# Black Tank Problems......



## mswalt (Sep 14, 2004)

I am still having problems with my black tanks. I have a 40 foot Cardinal, 2 bathrooms. It seems no matter how much chemical I put into the tanks, or how much water I use, I still have problems with the black tanks flushing and emptying properly.

I thought when I upgraded to a Cardinal (or so what I thought was an upgrade), these things would be less problematic. But no, no such thing. I have yet to be able to empty either black tank successfully. I have put chemical after chemical in there to let things "stew" and even let them ride and bounce around for 400 miles, but little help. I even called my dealership repairman and followed his suggestion to dump lots of chemical in there to loosen things up.

The RV is now sitting for another day at our local RV park "stewing" and I'll try to dump again tomorrow before I put it back in storage.

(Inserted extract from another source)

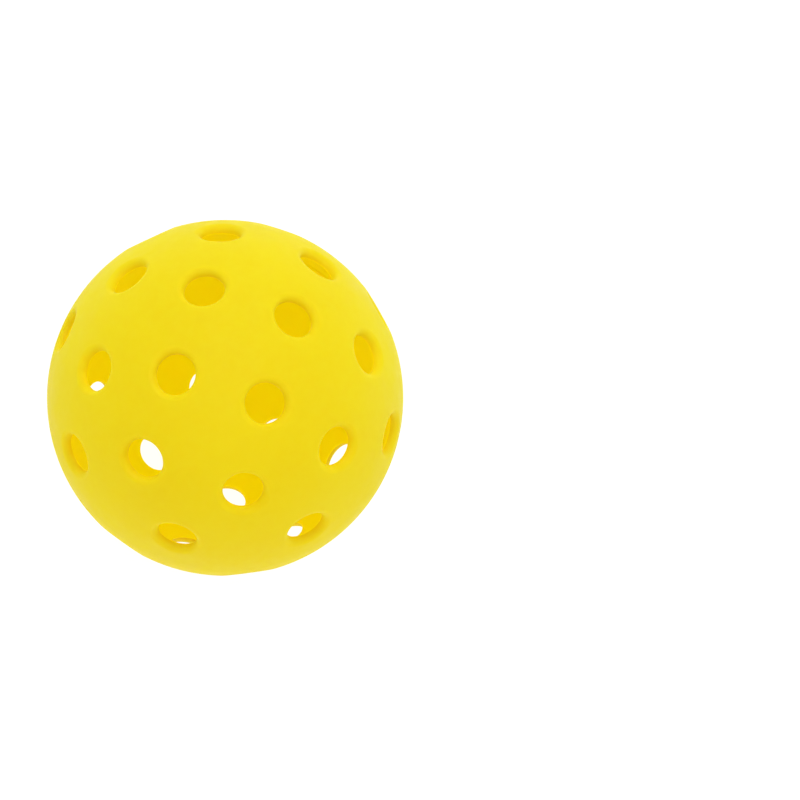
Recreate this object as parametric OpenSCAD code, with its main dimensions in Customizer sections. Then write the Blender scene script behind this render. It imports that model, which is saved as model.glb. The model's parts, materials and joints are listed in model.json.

I've already told my family, from now on, we use the RV Park bathrooms, especially for #2!

We did have a delightful trip to the Houston Bay area (Kemah)and Galveston Island!

Mark


----------



## thefulminator (Aug 8, 2007)

I was having the same problem before installing the tornado rinser. Since adding it, no problems at all.

When all that stuff is draining, there isn't enough liquid to carry the solids out. It's your like your kitchen sink and garbage disposal. Fill you sink with water and some vegetable peelings. Pull the plug and see if all the peelings go down the drain. I'll bet there are some left. Pull out the sink sprayer and wash them down the drain. This is basically the same thing a tank rinser does. It gets more water behind the solids to help move them.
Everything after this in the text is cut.